WHAT IS NEEDED | Extract all data as written.

RECORDS FOR THIS TASK |
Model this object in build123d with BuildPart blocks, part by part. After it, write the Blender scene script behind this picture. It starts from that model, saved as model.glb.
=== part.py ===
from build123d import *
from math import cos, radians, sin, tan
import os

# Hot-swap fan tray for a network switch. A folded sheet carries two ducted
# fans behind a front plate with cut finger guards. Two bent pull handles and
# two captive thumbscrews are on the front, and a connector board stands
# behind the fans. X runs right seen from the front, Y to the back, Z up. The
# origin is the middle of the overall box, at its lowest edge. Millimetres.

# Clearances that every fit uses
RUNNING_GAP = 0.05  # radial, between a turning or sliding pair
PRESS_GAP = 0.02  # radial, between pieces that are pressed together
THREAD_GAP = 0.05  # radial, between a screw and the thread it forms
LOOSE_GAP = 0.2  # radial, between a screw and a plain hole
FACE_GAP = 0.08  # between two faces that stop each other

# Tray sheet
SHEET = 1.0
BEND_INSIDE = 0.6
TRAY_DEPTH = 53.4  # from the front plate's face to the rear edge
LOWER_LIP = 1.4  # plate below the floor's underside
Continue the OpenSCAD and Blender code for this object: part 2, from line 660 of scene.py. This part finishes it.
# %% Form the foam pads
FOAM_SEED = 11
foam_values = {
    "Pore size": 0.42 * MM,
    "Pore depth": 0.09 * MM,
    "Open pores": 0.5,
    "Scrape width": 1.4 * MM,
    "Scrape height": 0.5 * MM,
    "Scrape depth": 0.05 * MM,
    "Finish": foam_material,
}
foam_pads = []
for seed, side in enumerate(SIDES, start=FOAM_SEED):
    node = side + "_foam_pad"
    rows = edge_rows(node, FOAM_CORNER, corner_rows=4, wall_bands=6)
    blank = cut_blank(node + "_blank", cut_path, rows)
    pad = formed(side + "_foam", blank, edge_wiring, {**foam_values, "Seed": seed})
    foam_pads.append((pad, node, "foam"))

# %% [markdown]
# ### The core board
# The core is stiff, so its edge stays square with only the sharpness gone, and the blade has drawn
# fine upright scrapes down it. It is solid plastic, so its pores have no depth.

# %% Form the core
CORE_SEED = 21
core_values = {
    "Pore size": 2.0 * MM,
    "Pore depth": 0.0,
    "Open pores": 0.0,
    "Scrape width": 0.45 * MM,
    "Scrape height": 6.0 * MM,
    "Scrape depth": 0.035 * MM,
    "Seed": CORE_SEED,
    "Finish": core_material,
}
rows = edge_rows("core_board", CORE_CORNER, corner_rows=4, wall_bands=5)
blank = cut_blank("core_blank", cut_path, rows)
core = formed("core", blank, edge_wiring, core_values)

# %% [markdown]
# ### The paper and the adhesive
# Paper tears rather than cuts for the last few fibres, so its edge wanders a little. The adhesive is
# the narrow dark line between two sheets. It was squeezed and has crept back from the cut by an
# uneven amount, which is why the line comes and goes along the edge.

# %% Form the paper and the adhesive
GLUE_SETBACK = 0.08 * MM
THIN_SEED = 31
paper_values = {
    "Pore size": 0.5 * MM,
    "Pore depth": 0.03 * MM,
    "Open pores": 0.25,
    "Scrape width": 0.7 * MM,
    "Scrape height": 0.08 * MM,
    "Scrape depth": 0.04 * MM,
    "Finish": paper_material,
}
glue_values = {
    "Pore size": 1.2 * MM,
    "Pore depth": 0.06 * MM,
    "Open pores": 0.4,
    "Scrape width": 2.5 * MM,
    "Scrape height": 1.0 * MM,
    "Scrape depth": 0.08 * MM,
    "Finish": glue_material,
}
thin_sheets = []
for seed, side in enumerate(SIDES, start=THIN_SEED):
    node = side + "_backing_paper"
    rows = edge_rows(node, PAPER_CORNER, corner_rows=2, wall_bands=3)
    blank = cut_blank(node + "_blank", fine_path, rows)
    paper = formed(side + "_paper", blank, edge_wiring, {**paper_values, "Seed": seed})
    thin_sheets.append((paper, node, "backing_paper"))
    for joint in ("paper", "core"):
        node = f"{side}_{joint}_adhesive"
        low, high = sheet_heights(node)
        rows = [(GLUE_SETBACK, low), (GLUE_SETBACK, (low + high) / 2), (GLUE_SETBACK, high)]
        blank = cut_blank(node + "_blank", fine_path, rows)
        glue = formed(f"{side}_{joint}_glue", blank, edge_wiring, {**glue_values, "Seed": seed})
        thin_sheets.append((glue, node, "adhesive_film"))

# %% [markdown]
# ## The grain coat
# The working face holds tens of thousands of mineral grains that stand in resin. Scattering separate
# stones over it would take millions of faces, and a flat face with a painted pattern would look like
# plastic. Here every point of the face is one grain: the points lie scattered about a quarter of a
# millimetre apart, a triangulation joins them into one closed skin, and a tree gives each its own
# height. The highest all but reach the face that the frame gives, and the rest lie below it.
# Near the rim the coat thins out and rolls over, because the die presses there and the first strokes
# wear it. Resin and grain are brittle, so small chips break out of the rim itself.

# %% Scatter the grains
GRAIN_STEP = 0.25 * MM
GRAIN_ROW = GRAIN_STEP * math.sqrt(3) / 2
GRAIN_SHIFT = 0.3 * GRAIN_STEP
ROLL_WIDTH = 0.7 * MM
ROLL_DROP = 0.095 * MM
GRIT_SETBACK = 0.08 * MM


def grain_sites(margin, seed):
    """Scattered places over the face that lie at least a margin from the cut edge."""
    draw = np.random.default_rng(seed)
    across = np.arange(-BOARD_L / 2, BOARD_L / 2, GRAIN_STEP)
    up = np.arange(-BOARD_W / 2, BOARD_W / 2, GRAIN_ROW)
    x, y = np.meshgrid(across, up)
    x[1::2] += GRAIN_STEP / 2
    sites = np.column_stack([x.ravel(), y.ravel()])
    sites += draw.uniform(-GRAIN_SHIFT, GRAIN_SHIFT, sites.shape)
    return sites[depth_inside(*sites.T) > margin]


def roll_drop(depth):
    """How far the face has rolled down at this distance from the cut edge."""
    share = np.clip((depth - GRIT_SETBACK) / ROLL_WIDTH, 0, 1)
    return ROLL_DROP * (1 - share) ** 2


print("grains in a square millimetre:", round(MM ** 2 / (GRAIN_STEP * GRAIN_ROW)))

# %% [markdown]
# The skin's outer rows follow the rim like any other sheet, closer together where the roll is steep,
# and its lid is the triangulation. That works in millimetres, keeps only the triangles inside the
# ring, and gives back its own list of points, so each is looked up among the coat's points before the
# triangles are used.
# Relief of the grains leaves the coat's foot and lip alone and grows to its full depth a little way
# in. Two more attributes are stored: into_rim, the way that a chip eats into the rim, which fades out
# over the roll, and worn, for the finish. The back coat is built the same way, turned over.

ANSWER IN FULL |
Model this object in build123d with BuildPart blocks, part by part. After it, write the Blender scene script behind this picture. It starts from that model, saved as model.glb.
=== part.py ===
from build123d import *
from math import cos, radians, sin, tan
import os

# Hot-swap fan tray for a network switch. A folded sheet carries two ducted
# fans behind a front plate with cut finger guards. Two bent pull handles and
# two captive thumbscrews are on the front, and a connector board stands
# behind the fans. X runs right seen from the front, Y to the back, Z up. The
# origin is the middle of the overall box, at its lowest edge. Millimetres.

# Clearances that every fit uses
RUNNING_GAP = 0.05  # radial, between a turning or sliding pair
PRESS_GAP = 0.02  # radial, between pieces that are pressed together
THREAD_GAP = 0.05  # radial, between a screw and the thread it forms
LOOSE_GAP = 0.2  # radial, between a screw and a plain hole
FACE_GAP = 0.08  # between two faces that stop each other

# Tray sheet
SHEET = 1.0
BEND_INSIDE = 0.6
TRAY_DEPTH = 53.4  # from the front plate's face to the rear edge
LOWER_LIP = 1.4  # plate below the floor's underside
Continue the OpenSCAD and Blender code for this object: part 2, from line 660 of scene.py. This part finishes it.
# %% Form the foam pads
FOAM_SEED = 11
foam_values = {
    "Pore size": 0.42 * MM,
    "Pore depth": 0.09 * MM,
    "Open pores": 0.5,
    "Scrape width": 1.4 * MM,
    "Scrape height": 0.5 * MM,
    "Scrape depth": 0.05 * MM,
    "Finish": foam_material,
}
foam_pads = []
for seed, side in enumerate(SIDES, start=FOAM_SEED):
    node = side + "_foam_pad"
    rows = edge_rows(node, FOAM_CORNER, corner_rows=4, wall_bands=6)
    blank = cut_blank(node + "_blank", cut_path, rows)
    pad = formed(side + "_foam", blank, edge_wiring, {**foam_values, "Seed": seed})
    foam_pads.append((pad, node, "foam"))

# %% [markdown]
# ### The core board
# The core is stiff, so its edge stays square with only the sharpness gone, and the blade has drawn
# fine upright scrapes down it. It is solid plastic, so its pores have no depth.

# %% Form the core
CORE_SEED = 21
core_values = {
    "Pore size": 2.0 * MM,
    "Pore depth": 0.0,
    "Open pores": 0.0,
    "Scrape width": 0.45 * MM,
    "Scrape height": 6.0 * MM,
    "Scrape depth": 0.035 * MM,
    "Seed": CORE_SEED,
    "Finish": core_material,
}
rows = edge_rows("core_board", CORE_CORNER, corner_rows=4, wall_bands=5)
blank = cut_blank("core_blank", cut_path, rows)
core = formed("core", blank, edge_wiring, core_values)

# %% [markdown]
# ### The paper and the adhesive
# Paper tears rather than cuts for the last few fibres, so its edge wanders a little. The adhesive is
# the narrow dark line between two sheets. It was squeezed and has crept back from the cut by an
# uneven amount, which is why the line comes and goes along the edge.

# %% Form the paper and the adhesive
GLUE_SETBACK = 0.08 * MM
THIN_SEED = 31
paper_values = {
    "Pore size": 0.5 * MM,
    "Pore depth": 0.03 * MM,
    "Open pores": 0.25,
    "Scrape width": 0.7 * MM,
    "Scrape height": 0.08 * MM,
    "Scrape depth": 0.04 * MM,
    "Finish": paper_material,
}
glue_values = {
    "Pore size": 1.2 * MM,
    "Pore depth": 0.06 * MM,
    "Open pores": 0.4,
    "Scrape width": 2.5 * MM,
    "Scrape height": 1.0 * MM,
    "Scrape depth": 0.08 * MM,
    "Finish": glue_material,
}
thin_sheets = []
for seed, side in enumerate(SIDES, start=THIN_SEED):
    node = side + "_backing_paper"
    rows = edge_rows(node, PAPER_CORNER, corner_rows=2, wall_bands=3)
    blank = cut_blank(node + "_blank", fine_path, rows)
    paper = formed(side + "_paper", blank, edge_wiring, {**paper_values, "Seed": seed})
    thin_sheets.append((paper, node, "backing_paper"))
    for joint in ("paper", "core"):
        node = f"{side}_{joint}_adhesive"
        low, high = sheet_heights(node)
        rows = [(GLUE_SETBACK, low), (GLUE_SETBACK, (low + high) / 2), (GLUE_SETBACK, high)]
        blank = cut_blank(node + "_blank", fine_path, rows)
        glue = formed(f"{side}_{joint}_glue", blank, edge_wiring, {**glue_values, "Seed": seed})
        thin_sheets.append((glue, node, "adhesive_film"))

# %% [markdown]
# ## The grain coat
# The working face holds tens of thousands of mineral grains that stand in resin. Scattering separate
# stones over it would take millions of faces, and a flat face with a painted pattern would look like
# plastic. Here every point of the face is one grain: the points lie scattered about a quarter of a
# millimetre apart, a triangulation joins them into one closed skin, and a tree gives each its own
# height. The highest all but reach the face that the frame gives, and the rest lie below it.
# Near the rim the coat thins out and rolls over, because the die presses there and the first strokes
# wear it. Resin and grain are brittle, so small chips break out of the rim itself.

# %% Scatter the grains
GRAIN_STEP = 0.25 * MM
GRAIN_ROW = GRAIN_STEP * math.sqrt(3) / 2
GRAIN_SHIFT = 0.3 * GRAIN_STEP
ROLL_WIDTH = 0.7 * MM
ROLL_DROP = 0.095 * MM
GRIT_SETBACK = 0.08 * MM


def grain_sites(margin, seed):
    """Scattered places over the face that lie at least a margin from the cut edge."""
    draw = np.random.default_rng(seed)
    across = np.arange(-BOARD_L / 2, BOARD_L / 2, GRAIN_STEP)
    up = np.arange(-BOARD_W / 2, BOARD_W / 2, GRAIN_ROW)
    x, y = np.meshgrid(across, up)
    x[1::2] += GRAIN_STEP / 2
    sites = np.column_stack([x.ravel(), y.ravel()])
    sites += draw.uniform(-GRAIN_SHIFT, GRAIN_SHIFT, sites.shape)
    return sites[depth_inside(*sites.T) > margin]


def roll_drop(depth):
    """How far the face has rolled down at this distance from the cut edge."""
    share = np.clip((depth - GRIT_SETBACK) / ROLL_WIDTH, 0, 1)
    return ROLL_DROP * (1 - share) ** 2


print("grains in a square millimetre:", round(MM ** 2 / (GRAIN_STEP * GRAIN_ROW)))

# %% [markdown]
# The skin's outer rows follow the rim like any other sheet, closer together where the roll is steep,
# and its lid is the triangulation. That works in millimetres, keeps only the triangles inside the
# ring, and gives back its own list of points, so each is looked up among the coat's points before the
# triangles are used.
# Relief of the grains leaves the coat's foot and lip alone and grows to its full depth a little way
# in. Two more attributes are stored: into_rim, the way that a chip eats into the rim, which fades out
# over the roll, and worn, for the finish. The back coat is built the same way, turned over.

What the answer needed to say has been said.